One charge that cannot be laid against oral inquiries in the past is that they were anything less than thorough in this regard. This lengthy process, however, goes to the heart of one of the key principles in the Bill, which was identified by the noble and learned Lord when he moved his amendment. If no action is taken the boundaries in force at the next general election will be 15 years out of date, if we do not proceed to get a boundary review and report by October 2013, as set out in the Bill. We believe that it is simply not fair to electors—most notably all those who have come on to the register in the past 15 years. I believe that noble Lords opposite share our concern about this. Indeed, the noble and learned Lord, Lord Falconer of Thoroton, made that very point. I readily acknowledge that the amendment attempts to address it by limiting the triggers for inquiries and placing a limit on their duration, and I very much welcome how that has been presented by the noble and learned Lord.

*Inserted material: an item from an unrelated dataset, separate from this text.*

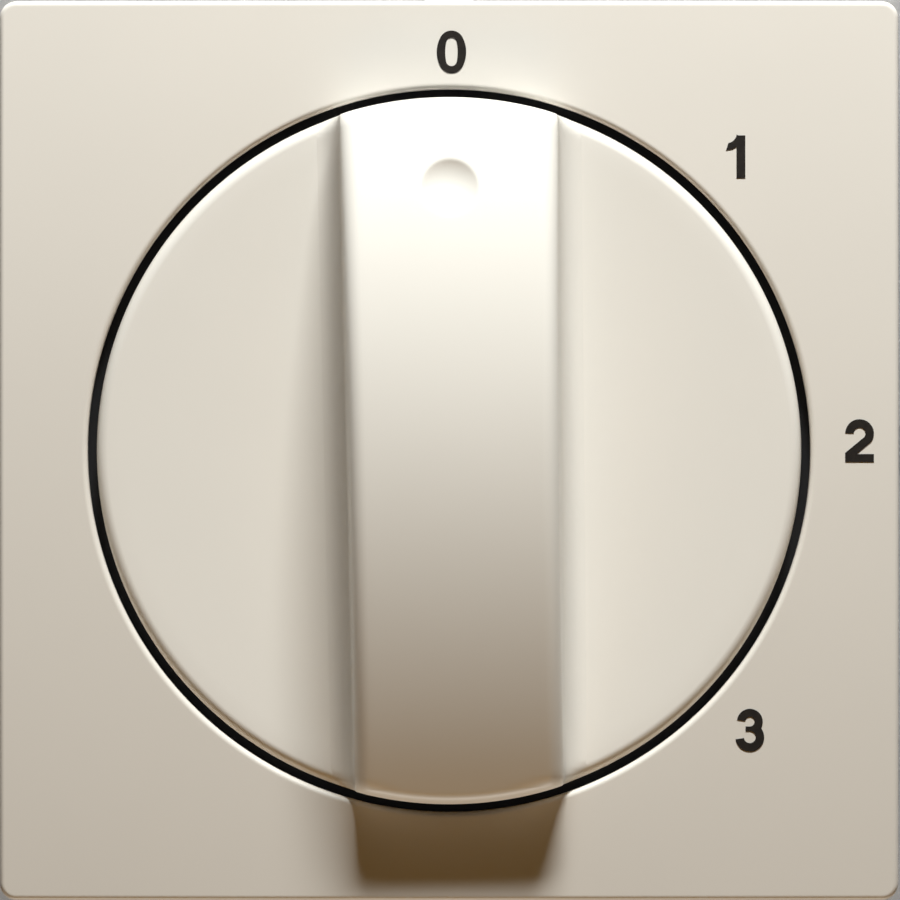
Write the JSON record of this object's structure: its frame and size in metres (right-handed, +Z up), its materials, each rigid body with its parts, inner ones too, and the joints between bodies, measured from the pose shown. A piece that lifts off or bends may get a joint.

It is also important that we listen carefully and reflect on what was said by the noble and learned Lords, Lord Woolf and Lord Goldsmith, not least on the question of judicial review—judicial review if you do not have oral inquiries and judicial review if you do have oral inquiries. There is an argument that the proposal in the amendment to give the Boundary Commission the decision on whether to hold an inquiry in each constituency where the requirements in the amendment are met would also lead to a risk of judicial reviews of the Boundary Commission’s decisions on that point.
Important issues have been raised. I have indicated not just in this debate but in others that the principle should be that reviews must be conducted more quickly so that the pattern of representation in the other place represents the reality of where electors live now, not of history. That goes to the heart of fairer and more equally weighted votes throughout the United Kingdom, which is a core objective of the Bill. We will obviously want to consider the noble and learned Lord’s concerns on the issue of judicial reviews—as I have said, if you have them or if you do not have them. Subject to meeting the key principle, which I have indicated, I am content to take the noble and learned Lord’s amendment and consider the thinking behind it to see whether it offers a way in which the advantage that I acknowledge an inquiry can provide—a sense of “a day in court”—can be retained. On that basis, I urge the noble and learned Lord to withdraw his amendment.